Slayer – Reign In Blood (1986)

If only I knew this existed when I was 13. Sure, the 29-minute onslaught of Slayer’s major label debut is a thrilling kick to the gut when I hear it now, the merciless fretwork and impossibly fast double kick fills exploding from my car speakers like a 5 Hour Energy/kerosene cocktail. But I’m relatively well-adjusted these days, and couldn’t possibly love Reign In Blood with the intensity that my introverted teen self felt toward another 1986 thrash masterpiece, Master of Puppets. And while those records have a lot in common – from their obsession with death right down to some similar-sounding riffs – Slayer’s was wilder, more dangerous. After one listen to “Angel of Death,” you’ll be reaching for the replay button, despite the taste of blood in your mouth.

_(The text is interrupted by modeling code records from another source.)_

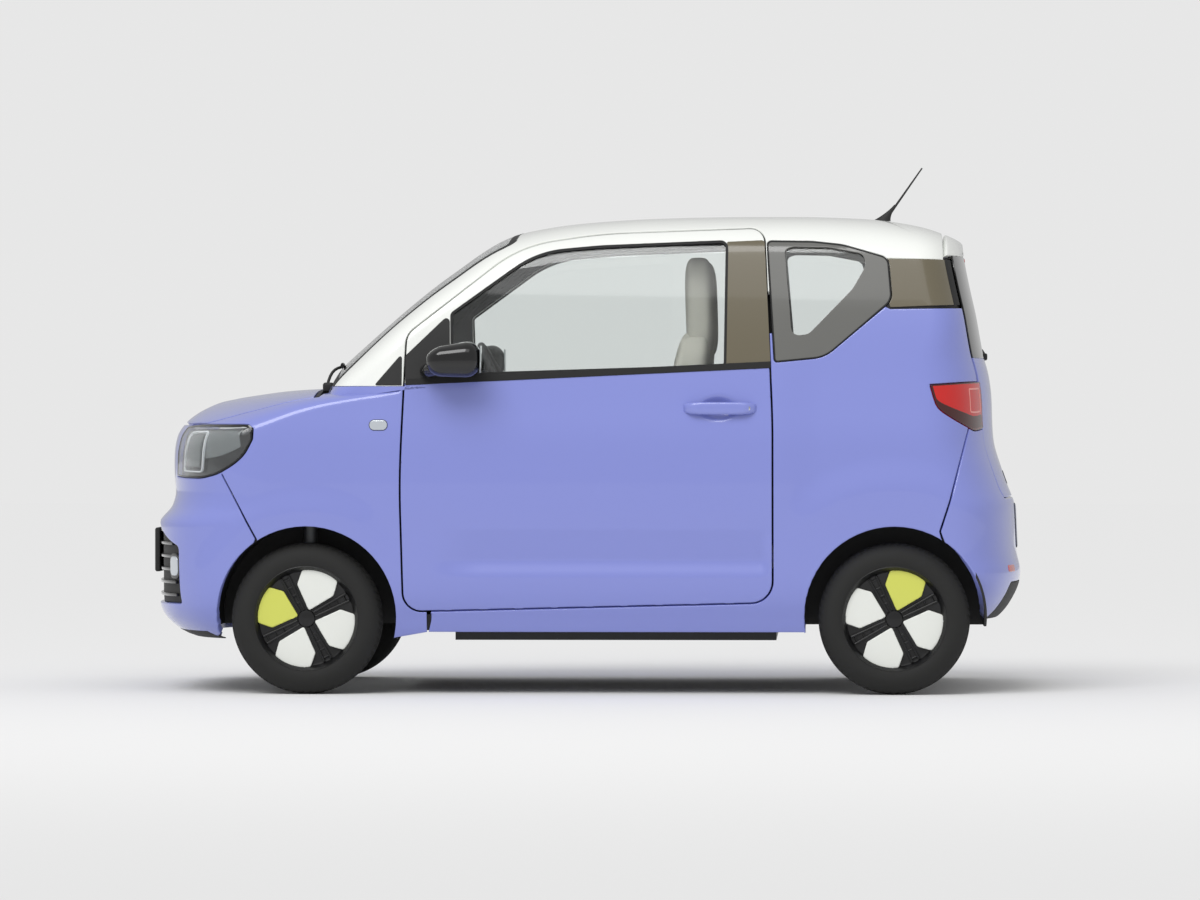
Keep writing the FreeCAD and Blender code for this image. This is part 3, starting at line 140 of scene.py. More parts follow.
def sideSwell(x, z):
    # What the flat side loses away from the haunch and the arch blister, and in the scoop low in the door
    length = form["length"]
    rear = np.hypot(x - form["rearAxle"], z - form["tyreRadius"])
    front = np.hypot(x - form["frontAxle"], z - form["tyreRadius"])
    doorRear, doorFront = form["doorRear"] * length, form["doorFront"] * length
    above = ease((z - form["height"] * form["belt"]) / form["tailCorner"])
    deep, inner, outer = form["haunch"]
    lost = deep * ease((doorRear - x) / form["cabinCorner"]) * ease((rear - inner) / (outer - inner)) * (1 - above)
    deep, inner, outer = form["blister"]
    lost = lost + deep * ease((x - doorFront) / form["cabinCorner"]) * ease((front - inner) / (outer - inner))
    deep, top, low, foot = form["scoop"]
    down, up = np.clip((top - z) / (top - low), 0, 1), ease((z - foot) / (low - foot))
    fade = ease((form["scoopFront"] - x) / form["scoopFade"]) * ease((x - doorRear) / form["doorFade"])
    return -(lost + deep * np.minimum(down, up) * fade)


def shoulder(x, z):
    # Share of the width left at this height ahead of the windscreen's foot, 1 below the shoulder and 0 at the bonnet
    depth = shoulderLine(x)
    share = x / form["length"] - form["fenderTop"]
    power = form["nearPower"] + (form["farPower"] - form["nearPower"]) * ease(share / form["fenderTop"])
    return share > 0, rounded((z - bonnetTop(x) + depth) / depth, power)


def lowerWidth(x, z):
    # Side line times the nose, tail and shoulder superellipses
    width = sideLine(z) + sideSwell(x, z)
    width = width * rounded((x - noseLine(z) + form["noseCorner"]) / form["noseCorner"], form["nosePower"])
    width = width * rounded((tailLine(z) + form["tailCorner"] - x) / form["tailCorner"], form["tailPower"])
    ahead, left = shoulder(x, z)
    return width * np.where(ahead, left, np.where(z > bonnetTop(x), 0, 1))


def tailCorner(z):
    # The tail's corner is wide on the body and tighter on the cabin
    step = ease((z / form["height"] - form["belt"]) / form["cornerStep"])
    return form["tailCorner"] + (form["cabinCorner"] - form["tailCorner"]) * step


def cabinWidth(x, z):
    # Side line less the pillars' lean, times the roof and rear superellipses
    length, last = form["length"], roofShares[-1][0]
    lean = form["pillarLean"] * ease((x / length - form["fenderTop"]) / (last - form["fenderTop"]))
    width = sideLine(z) - lean + np.where(x < form["fenderTop"] * length, sideSwell(x, z), 0)
    share = ease(x / length / form["fenderTop"])
    power = form["roofPower"] + (form["screenPower"] - form["roofPower"]) * share
    width = width * rounded((z - roofLine(x) + form["roofEdge"]) / form["roofEdge"], power)
    width = width * rounded((tailLine(z) + tailCorner(z) - x) / tailCorner(z), form["tailPower"])
    return width * np.where((z < form["belt"] * form["height"] * form["cabinLow"]) | (x > last * length), 0, 1)


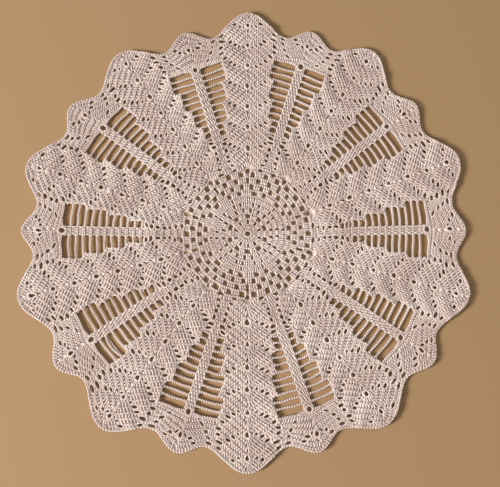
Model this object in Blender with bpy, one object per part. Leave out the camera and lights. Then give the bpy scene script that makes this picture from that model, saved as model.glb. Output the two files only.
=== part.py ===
"""Round crocheted lace doily, lying flat: ten petals of close double crochet, ten chain ladders between
them, a netted ring round a wheel, and a scalloped rim. Units are metres, +Z is up, and the thing is one
piece of work from its first ring to its rim, so it is one closed solid with the openings cut through."""

from collections import namedtuple
from math import atan2, cos, degrees, dist, hypot, pi, radians, sin

import bmesh
import bpy
from mathutils import Vector
from mathutils.geometry import delaunay_2d_cdt

# Driving dimensions. Lengths along the cloth are in millimetres until the mesh is made.
METRES_PER_MM = 0.001
REPEATS = 10
REPEAT_DEG = 360.0 / REPEATS
HALF_REPEAT_DEG = REPEAT_DEG / 2

# The doily as it lies: a row for each repeat, counter-clockwise from +X. Bearings are in degrees and
# reaches from the first ring are in millimetres. A row holds one ladder with the small scallop beyond
# it, the valley after that, the next petal with its large scallop, and the valley after the petal.
# The last two columns say how far the edge of each scallop stands off the table.
Repeat = namedtuple(
    "Repeat",
    "ladder_deg ladder_end small_deg small_reach valley "
    "petal_deg petal_reach next_valley small_lift petal_lift",
)
LAID_REPEATS = (
    Repeat(1.4, 145.1, 1.0, 176.2, 168.3, 20.0, 184.6, 168.8, 0.8, 1.2),
    Repeat(37.9, 146.7, 38.0, 177.5, 170.2, 56.0, 188.8, 172.8, 1.0, 0.8),
    Repeat(72.6, 149.4, 72.5, 182.0, 171.8, 90.0, 191.0, 171.1, 0.4, 1.0),
    Repeat(107.6, 146.3, 107.5, 181.0, 170.4, 125.2, 189.0, 172.4, 0.3, 0.3),
    Repeat(143.4, 149.5, 144.0, 183.0, 172.7, 162.3, 190.8, 173.2, 0.2, 0.4),
    Repeat(178.9, 150.1, 179.0, 183.0, 173.6, 196.2, 190.4, 173.6, 0.3, 0.5),
    Repeat(214.5, 149.8, 215.0, 184.0, 173.4, 233.2, 190.0, 170.2, 0.6, 0.4),
    Repeat(251.8, 147.1, 252.0, 179.4, 169.9, 270.0, 186.2, 169.4, 0.7, 1.0),
    Repeat(289.0, 146.5, 288.0, 179.0, 169.9, 306.2, 184.8, 169.4, 0.8, 1.2),
    Repeat(325.7, 146.7, 325.0, 178.3, 169.1, 343.7, 183.6, 168.9, 0.9, 1.3),
)
VALLEY_AFTER_SMALL = 0.38
VALLEY_AFTER_PETAL = 0.60
RIM_STEPS = 5

# The even chart that the laid doily is pulled from.
CHART_LADDER_END = 147.7
CHART_PETAL_REACH = 187.9
SHIFT_FULL_AT = 100.0
LIFT_FROM = 150.0

# Ladders: twelve rows of slots on each side of a rib, shorter by a step at every third row.
SLOT_ROWS = 12
ROWS_A_STEP = 3
ROUND_PITCH = 5.6
FIRST_SLOT_AT = 144.3
SIDE_STAGGER = 0.5
RIB_HALF_WIDTH = 3.3
FIRST_SLOT_END = 23.9
SLOT_END_STEP = 4.8
SLOT_HEIGHT = 3.4
SLOT_SAG = 1.4
TOP_SLOT_RISE = 1.8
# Corners along a slot's long edge: share of its length, and how much of a chain's slip they take.
SLOT_EDGE_CORNERS = ((0.0, 0.0), (0.55, 1.0), (1.0, 0.5))

# One chain in the seventh ladder has slipped outwards and closes up the slot beyond it.
SLIPPED_LADDER = 6
SLIPPED_SIDE = 1
SLIPPED_CHAIN = 1
CHAIN_SLIP = 2.6

# Other openings of each repeat: reach, bearing from the ladder, size along the reach and across it.
# The larger ones have six corners, the smaller ones four.
Eyelet = namedtuple("Eyelet", "reach bearing along across")
EYELETS = (
    Eyelet(148.6, 0.0, 4.6, 4.6),
    Eyelet(49.0, -12.2, 3.9, 4.7),
    Eyelet(49.0, 0.3, 3.9, 4.7),
    Eyelet(49.0, 12.5, 3.9, 4.7),
    Eyelet(52.4, HALF_REPEAT_DEG, 3.4, 4.3),
    Eyelet(44.2, HALF_REPEAT_DEG, 6.6, 2.5),
)
SIX_CORNERS_FROM = 4.5
SIX_CORNER_SWELL = 1.08
FOUR_CORNER_SWELL = 1.4

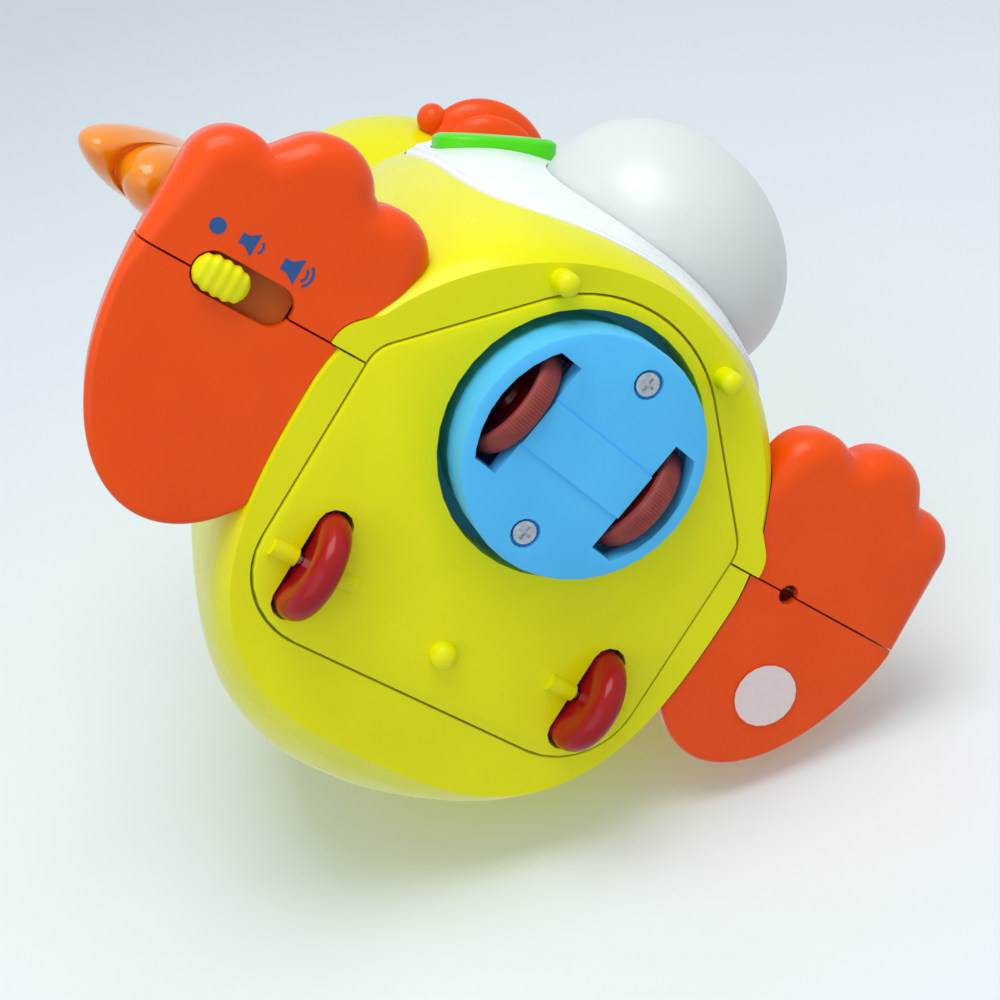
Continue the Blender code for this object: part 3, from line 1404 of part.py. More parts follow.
def circuit_board(low):
    y = BOARD_BACK
    high = low + BOARD_THICK
    board = box(at(-BOARD_HALF_WIDTH, y - BOARD_HALF_LENGTH, low), at(BOARD_HALF_WIDTH, y + BOARD_HALF_LENGTH, high))
    chips = [(0.0, 0.0, 1.0), (0.55, 0.4, 0.7), (-0.6, -0.35, 0.6)]
    for across_share, along_share, size_share in chips:
        x, back = across_share * BOARD_HALF_WIDTH, y + along_share * BOARD_HALF_LENGTH
        half = size_share * CHIP_HALF
        join(board, box(at(x - half, back - half, high - BOARD_THICK / 2),
                        at(x + half, back + half, high + CHIP_THICK)))
    finished(board, "circuit_board", BOARD_GREEN)


def feet():
    """Both feet, each in a front and a rear half."""
    for side, label in ((-1, "right"), (1, "left")):
        foot = foot_solid(side)
        cut(foot, body_solid(-GAP), rim_corner(side, GAP), foot_cavity(side))
        if side < 0:
            middle = -(SLIDER_SLOT_OUTER + SLIDER_SLOT_INNER) / 2
            length = SLIDER_SLOT_OUTER - SLIDER_SLOT_INNER
            lying = [(y, x) for x, y in pill(length, SLIDER_SLOT_WIDTH)]
            slot = moved(list(reversed(lying)), middle, SLIDER_BACK)
            cut(foot, slab_flat(slot, -OVERRUN, FOOT_UP + FOOT_FLOOR + FOOT_CAVITY_HEIGHT / 2))
        else:
            low, high = at(FOOT_HOLE_SIDE, SEAM_BACK, -OVERRUN), at(FOOT_HOLE_SIDE, SEAM_BACK, FOOT_TOP / 2)
            cut(foot, rod(low, high, FOOT_HOLE_RADIUS, sides=20))
        front = keep(copy_of(foot), front_region())
        rear = keep(foot, rear_region())
        finished(front, label + "_foot_front", ORANGE)
        finished(rear, label + "_foot_rear", ORANGE)
    label_top = FOOT_UP - GAP
    label = rod(at(LABEL_SIDE, LABEL_BACK, label_top - LABEL_THICK), at(LABEL_SIDE, LABEL_BACK, label_top),
                LABEL_RADIUS, sides=20)
    finished(label, "foot_label", PAPER)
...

tUnE-YarDs – w h o k i l l (2011)

It’s one thing to hear a consciously poppy group get all experimental. Like, say, Vampire Weekend on Contra. It’s another thing to listen to Merrill Garbus. While the tUnE-YarDs visionary’s groovy prog-pop suites cover territory similar to VW’s hyperactive Paul Simon impersonations, they’re getting there from the opposite direction – w h o k i l l sounds like it was pulled from the brink of avant garde limbo, so it could briefly frolic in pop music heaven. Garbus likes to gesticulate wildly with her voice, imitating sirens and woodwind sections, screaming and chattering and falsetto harmonizing amongst spare synths and dissonant guitars. This could be an acquired taste for some; w h o k i l l can be as confounding as the artist’s letter casing. But when Garbus anchors everything with one of her killer nerd-funk rhythms – including some of the greatest bass lines this side of Soul Coughing – we’re talking instant gratification.